GIVEN PROBLEM = Beneath this sentence is a set of records; write each of them out exactly.

INFORMATION SUPPLIED =
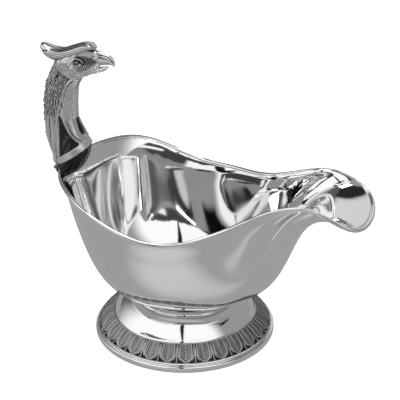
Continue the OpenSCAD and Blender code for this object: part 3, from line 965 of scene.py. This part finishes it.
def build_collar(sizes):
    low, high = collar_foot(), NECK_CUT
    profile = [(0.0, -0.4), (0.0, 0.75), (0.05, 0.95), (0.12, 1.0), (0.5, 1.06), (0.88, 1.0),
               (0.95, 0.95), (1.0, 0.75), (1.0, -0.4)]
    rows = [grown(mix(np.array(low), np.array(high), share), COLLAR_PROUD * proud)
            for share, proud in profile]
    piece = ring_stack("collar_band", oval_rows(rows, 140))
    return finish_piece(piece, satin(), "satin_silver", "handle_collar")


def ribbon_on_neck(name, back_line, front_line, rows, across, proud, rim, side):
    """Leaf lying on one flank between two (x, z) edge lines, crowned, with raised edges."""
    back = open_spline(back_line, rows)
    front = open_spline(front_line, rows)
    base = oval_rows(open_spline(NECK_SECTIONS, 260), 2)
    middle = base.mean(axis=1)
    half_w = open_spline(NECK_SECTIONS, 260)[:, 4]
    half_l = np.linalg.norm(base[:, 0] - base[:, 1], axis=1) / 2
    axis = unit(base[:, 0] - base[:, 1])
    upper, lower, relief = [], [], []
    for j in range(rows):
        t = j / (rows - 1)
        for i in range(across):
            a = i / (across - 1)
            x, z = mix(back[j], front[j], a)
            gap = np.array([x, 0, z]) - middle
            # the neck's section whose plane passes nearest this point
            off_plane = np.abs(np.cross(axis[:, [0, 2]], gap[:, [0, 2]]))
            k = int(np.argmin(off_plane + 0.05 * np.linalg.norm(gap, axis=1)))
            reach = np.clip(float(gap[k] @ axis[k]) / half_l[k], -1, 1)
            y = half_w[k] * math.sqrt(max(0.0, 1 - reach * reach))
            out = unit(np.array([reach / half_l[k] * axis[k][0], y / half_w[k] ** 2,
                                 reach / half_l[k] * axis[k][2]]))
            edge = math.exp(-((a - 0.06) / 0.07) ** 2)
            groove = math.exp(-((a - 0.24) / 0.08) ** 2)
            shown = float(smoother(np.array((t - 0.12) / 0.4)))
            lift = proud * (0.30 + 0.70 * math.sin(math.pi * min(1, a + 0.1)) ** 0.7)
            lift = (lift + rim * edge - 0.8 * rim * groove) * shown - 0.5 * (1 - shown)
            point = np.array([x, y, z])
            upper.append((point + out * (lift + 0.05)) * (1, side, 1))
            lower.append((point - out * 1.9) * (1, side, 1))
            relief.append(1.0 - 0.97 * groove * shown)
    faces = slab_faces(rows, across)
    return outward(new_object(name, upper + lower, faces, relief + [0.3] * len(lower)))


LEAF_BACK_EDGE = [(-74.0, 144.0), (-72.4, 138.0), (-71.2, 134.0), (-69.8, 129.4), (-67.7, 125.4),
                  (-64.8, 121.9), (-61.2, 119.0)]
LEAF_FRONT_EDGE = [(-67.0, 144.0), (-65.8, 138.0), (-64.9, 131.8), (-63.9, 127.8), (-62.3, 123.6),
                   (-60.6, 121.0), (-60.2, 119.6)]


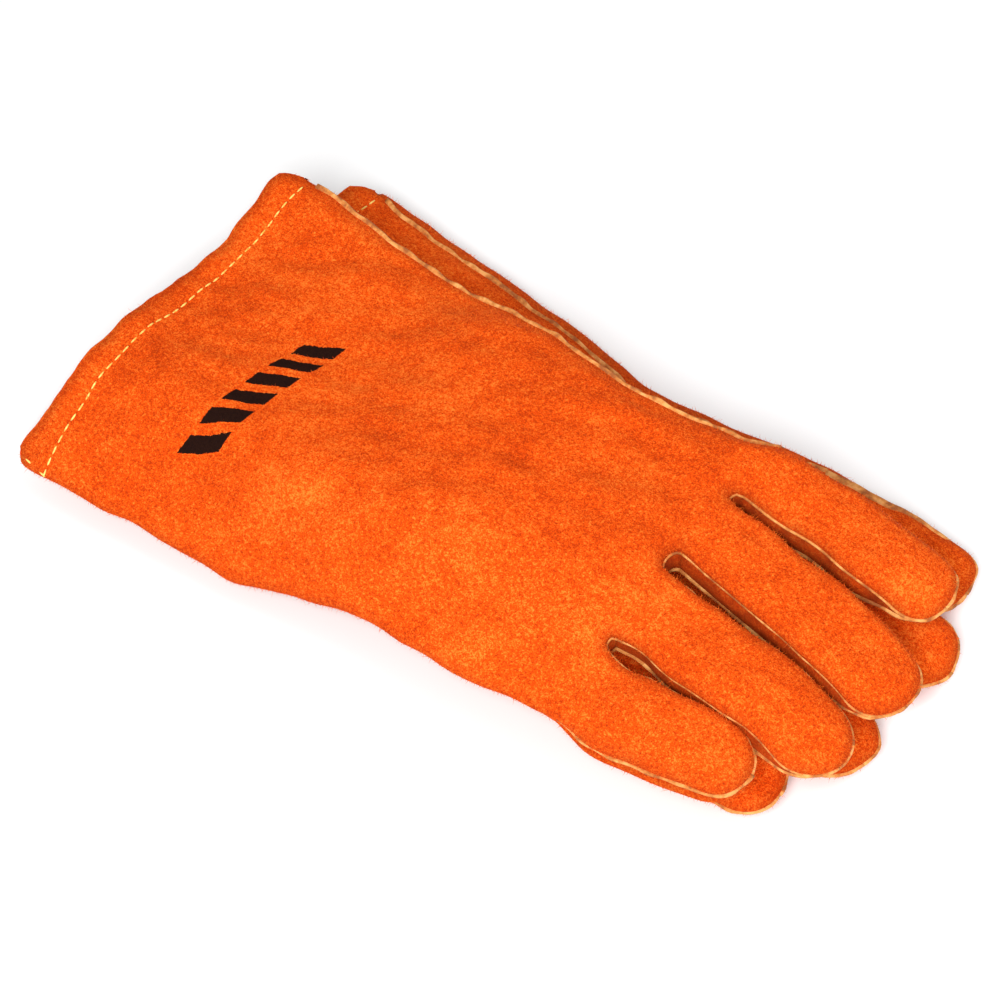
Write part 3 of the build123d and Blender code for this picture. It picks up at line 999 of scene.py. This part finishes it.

RESPONSE BELOW =
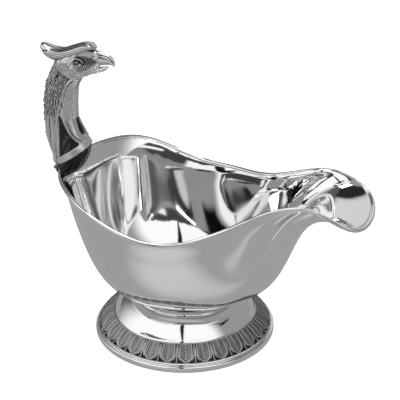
Continue the OpenSCAD and Blender code for this object: part 3, from line 965 of scene.py. This part finishes it.
def build_collar(sizes):
    low, high = collar_foot(), NECK_CUT
    profile = [(0.0, -0.4), (0.0, 0.75), (0.05, 0.95), (0.12, 1.0), (0.5, 1.06), (0.88, 1.0),
               (0.95, 0.95), (1.0, 0.75), (1.0, -0.4)]
    rows = [grown(mix(np.array(low), np.array(high), share), COLLAR_PROUD * proud)
            for share, proud in profile]
    piece = ring_stack("collar_band", oval_rows(rows, 140))
    return finish_piece(piece, satin(), "satin_silver", "handle_collar")


def ribbon_on_neck(name, back_line, front_line, rows, across, proud, rim, side):
    """Leaf lying on one flank between two (x, z) edge lines, crowned, with raised edges."""
    back = open_spline(back_line, rows)
    front = open_spline(front_line, rows)
    base = oval_rows(open_spline(NECK_SECTIONS, 260), 2)
    middle = base.mean(axis=1)
    half_w = open_spline(NECK_SECTIONS, 260)[:, 4]
    half_l = np.linalg.norm(base[:, 0] - base[:, 1], axis=1) / 2
    axis = unit(base[:, 0] - base[:, 1])
    upper, lower, relief = [], [], []
    for j in range(rows):
        t = j / (rows - 1)
        for i in range(across):
            a = i / (across - 1)
            x, z = mix(back[j], front[j], a)
            gap = np.array([x, 0, z]) - middle
            # the neck's section whose plane passes nearest this point
            off_plane = np.abs(np.cross(axis[:, [0, 2]], gap[:, [0, 2]]))
            k = int(np.argmin(off_plane + 0.05 * np.linalg.norm(gap, axis=1)))
            reach = np.clip(float(gap[k] @ axis[k]) / half_l[k], -1, 1)
            y = half_w[k] * math.sqrt(max(0.0, 1 - reach * reach))
            out = unit(np.array([reach / half_l[k] * axis[k][0], y / half_w[k] ** 2,
                                 reach / half_l[k] * axis[k][2]]))
            edge = math.exp(-((a - 0.06) / 0.07) ** 2)
            groove = math.exp(-((a - 0.24) / 0.08) ** 2)
            shown = float(smoother(np.array((t - 0.12) / 0.4)))
            lift = proud * (0.30 + 0.70 * math.sin(math.pi * min(1, a + 0.1)) ** 0.7)
            lift = (lift + rim * edge - 0.8 * rim * groove) * shown - 0.5 * (1 - shown)
            point = np.array([x, y, z])
            upper.append((point + out * (lift + 0.05)) * (1, side, 1))
            lower.append((point - out * 1.9) * (1, side, 1))
            relief.append(1.0 - 0.97 * groove * shown)
    faces = slab_faces(rows, across)
    return outward(new_object(name, upper + lower, faces, relief + [0.3] * len(lower)))


LEAF_BACK_EDGE = [(-74.0, 144.0), (-72.4, 138.0), (-71.2, 134.0), (-69.8, 129.4), (-67.7, 125.4),
                  (-64.8, 121.9), (-61.2, 119.0)]
LEAF_FRONT_EDGE = [(-67.0, 144.0), (-65.8, 138.0), (-64.9, 131.8), (-63.9, 127.8), (-62.3, 123.6),
                   (-60.6, 121.0), (-60.2, 119.6)]


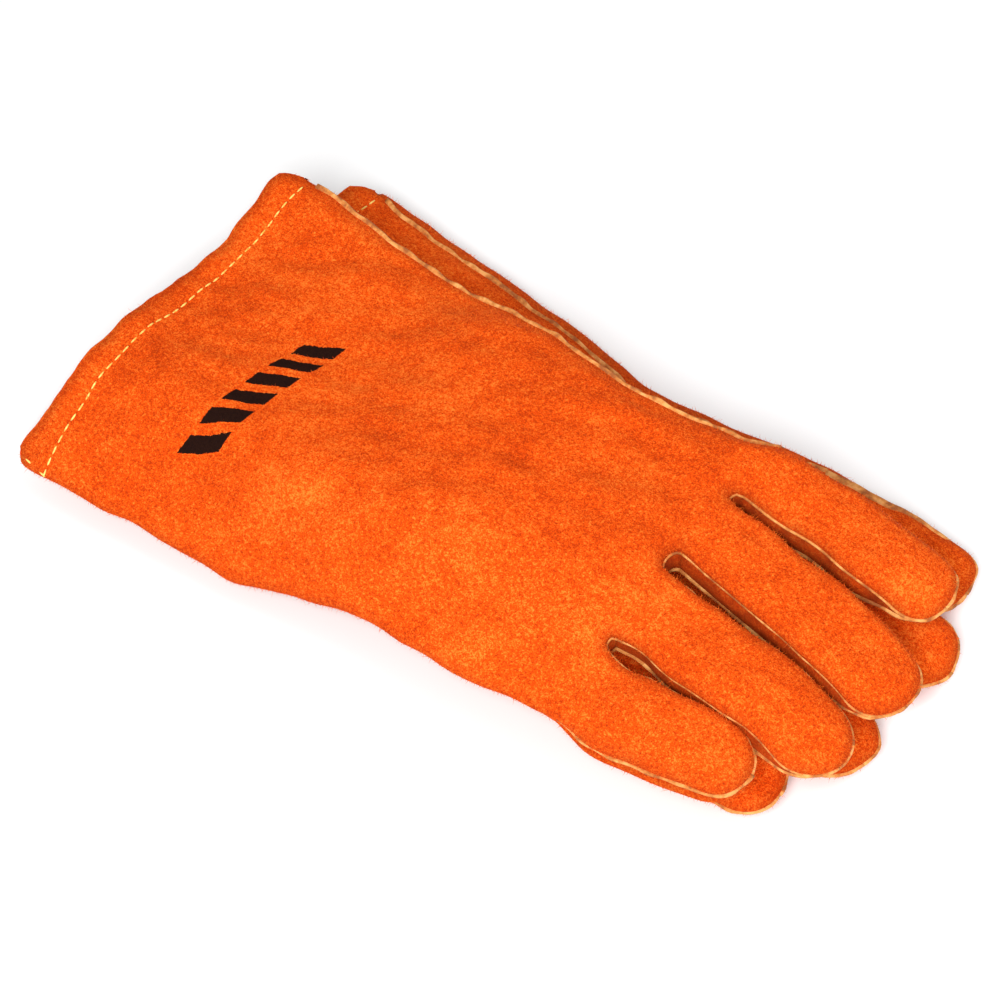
Write part 3 of the build123d and Blender code for this picture. It picks up at line 999 of scene.py. This part finishes it.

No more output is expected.